L'infirmière Magazine n° 417 du 01/07/2020

 

CONTINUITÉ PÉDAGOGIQUE

DOSSIER

La crise sanitaire a nécessité des aménagements pour l’évaluation des étudiants et l’attribution de leur diplôme. Le recours au numérique, qui s’est imposé pour la transmission des savoirs, soulève de nombreux questionnements.

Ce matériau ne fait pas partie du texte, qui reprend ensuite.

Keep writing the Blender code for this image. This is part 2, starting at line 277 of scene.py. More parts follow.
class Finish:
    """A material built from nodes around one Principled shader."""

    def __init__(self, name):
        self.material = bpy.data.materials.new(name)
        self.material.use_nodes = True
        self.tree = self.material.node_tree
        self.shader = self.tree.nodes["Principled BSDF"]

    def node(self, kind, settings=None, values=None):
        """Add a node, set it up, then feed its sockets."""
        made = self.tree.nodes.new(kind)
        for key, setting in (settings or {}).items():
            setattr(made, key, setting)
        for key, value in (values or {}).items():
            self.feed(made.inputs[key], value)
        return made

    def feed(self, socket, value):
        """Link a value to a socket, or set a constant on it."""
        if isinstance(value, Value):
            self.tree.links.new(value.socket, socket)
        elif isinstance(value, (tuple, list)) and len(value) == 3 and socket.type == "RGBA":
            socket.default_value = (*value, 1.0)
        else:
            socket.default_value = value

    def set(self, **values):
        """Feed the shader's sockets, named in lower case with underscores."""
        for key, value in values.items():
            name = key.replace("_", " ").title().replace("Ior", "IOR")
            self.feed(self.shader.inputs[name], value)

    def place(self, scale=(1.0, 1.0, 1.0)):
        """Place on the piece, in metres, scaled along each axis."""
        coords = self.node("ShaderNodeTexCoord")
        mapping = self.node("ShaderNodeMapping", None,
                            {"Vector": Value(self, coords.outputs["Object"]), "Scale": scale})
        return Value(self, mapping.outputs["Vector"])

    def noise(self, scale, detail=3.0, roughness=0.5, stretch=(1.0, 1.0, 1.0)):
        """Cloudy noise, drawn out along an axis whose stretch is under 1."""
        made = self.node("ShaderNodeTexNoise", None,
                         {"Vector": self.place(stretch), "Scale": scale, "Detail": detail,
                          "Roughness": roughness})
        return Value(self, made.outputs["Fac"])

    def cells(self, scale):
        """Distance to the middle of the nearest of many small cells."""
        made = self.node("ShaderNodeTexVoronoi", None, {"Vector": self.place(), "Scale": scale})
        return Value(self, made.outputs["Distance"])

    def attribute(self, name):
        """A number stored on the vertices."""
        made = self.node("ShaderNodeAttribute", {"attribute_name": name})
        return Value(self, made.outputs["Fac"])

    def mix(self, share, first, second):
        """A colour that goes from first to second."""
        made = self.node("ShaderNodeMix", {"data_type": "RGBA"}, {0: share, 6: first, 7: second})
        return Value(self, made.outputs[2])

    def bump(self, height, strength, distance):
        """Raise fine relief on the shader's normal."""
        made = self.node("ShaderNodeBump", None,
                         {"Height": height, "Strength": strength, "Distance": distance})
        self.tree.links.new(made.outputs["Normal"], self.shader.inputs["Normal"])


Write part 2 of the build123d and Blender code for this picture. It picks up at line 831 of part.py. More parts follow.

Quinze jours avant la reprise des cours prévue début juin, cette cadre formatrice d’un Ifsi d’Occitanie nage en pleine incertitude : « Je vais reprendre avec les étudiants de 2e année pour l’UE recherche. Pour le moment, nous n’avons aucune indication. L’Ifsi va-t-il se doter d’un logiciel de visioconférence ? Y aura-t-il assez de bande passante ? Nous élaborons différents scenarii en fonction des moyens qu’on nous donnera. Les formateurs ont été appelés pour monter une aile Covid à l’hôpital, qui n’avait cessé de supprimer des postes de cadre des années durant. Certains de mes collègues sont encore au CH et ne reviendront que dans deux semaines. Avec une équipe qui n’est pas au complet, ce n’est pas évident d’envisager la continuité pédagogique. » Dans le cadre d’un déconfinement qui recèle encore beaucoup d’inconnues, la projection dans l’avenir est un exercice difficile pour la formation infirmière.

Les Ifsi ignorent toujours si leurs étudiants pourront retrouver leurs murs pour la rentrée de septembre. Les dispositions à suivre pour le diplôme des promotions 2020 ont été formalisées dans un arrêté ministériel, publié le 29 mai et consolidé le 17 juin. Des aménagements déjà anticipés par les Ifsi, qui se sont inspirés des indications données dans la Foire aux questions, régulièrement publiée par le ministère des Solidarités et de la Santé. En lien avec les ARS, les instituts de formation ont aménagé le contenu des mémoires de fin d’étude, moins exigeants pour des étudiants qui disposaient de moins de temps pour les rédiger. En fonction des régions, les soutenances se feront uniquement par écrit ou en visioconférence. Des dérogations exceptionnelles seront délivrées aux élèves de 3e année devant passer en session de rattrapage des unités d’enseignement ne pouvant être évaluées à distance, comme la pose d’une transfusion sanguine. Pour les autres années, les évaluations devant se faire en présence de l’étudiant, comme les gestes et soins d’urgence, sont repoussées à plus tard. Afin de ne pas pénaliser les passages en année supérieure, le nombre minimal de crédits à obtenir devrait être baissé pour cette année.

Inégalités entre étudiants

Le recours aux outils numériques pour évaluer les étudiants et dispenser les enseignements s’est imposé au cours de cette année et ouvre de nouveaux questionnements. En fonction de la qualité des réseaux et des moyens techniques dont disposent les Ifsi, la continuité pédagogique via le recours au fameux “distanciel” n’a pas été la même pour tous les étudiants.

Xavier Vautrin, cadre formateur à Dijon, soulève la question de l’inégalité de l’enseignement à distance selon le contexte de vie des étudiants. « Nous avons fait un test lors d’un TD, au milieu duquel nous avons contacté les étudiants un par un. La moitié n’était plus là. Il y a beaucoup de distractions possibles quand on étudie à la maison. » De son côté, Florence Girard, présidente de l’Andep(1), souligne les inégalités créées en fonction des moyens dont disposent les ESI : « Entre suivre un cours sur un smartphone ou sur un écran géant, il y a une grosse différence. Sans oublier les connexions qui peuvent être partagées ou mises à disposition par le voisin. Quand ils sont en TD ou en cours magistral, ils entendent tous la même chose au même moment. »

Le recours au numérique est donc à manier avec précaution. Sans oublier la spécificité de la transmission du savoir infirmier. « Notre enseignement relève du socio-constructivisme, c’est de la confrontation, de la discussion, de la réflexion, de la concertation avec d’autres personnes », rappelle Martine Sommelette, présidente du Cefiec (Comité d’entente des formations infirmières et cadres). Et pourtant, en pleine crise sanitaire, Stéphane Le Bouler, responsable de la mission interministérielle consacrée à l’universitarisation des professions paramédicales, a lancé un appel afin que les contenus pédagogiques paramédicaux puissent intégrer l’Université numérique en santé et sport (Uness). Une intégration qui prendra un peu de temps mais qui permettra d’asseoir les sciences infirmières.

1- L’Association nationale des directeurs d’école paramédicale.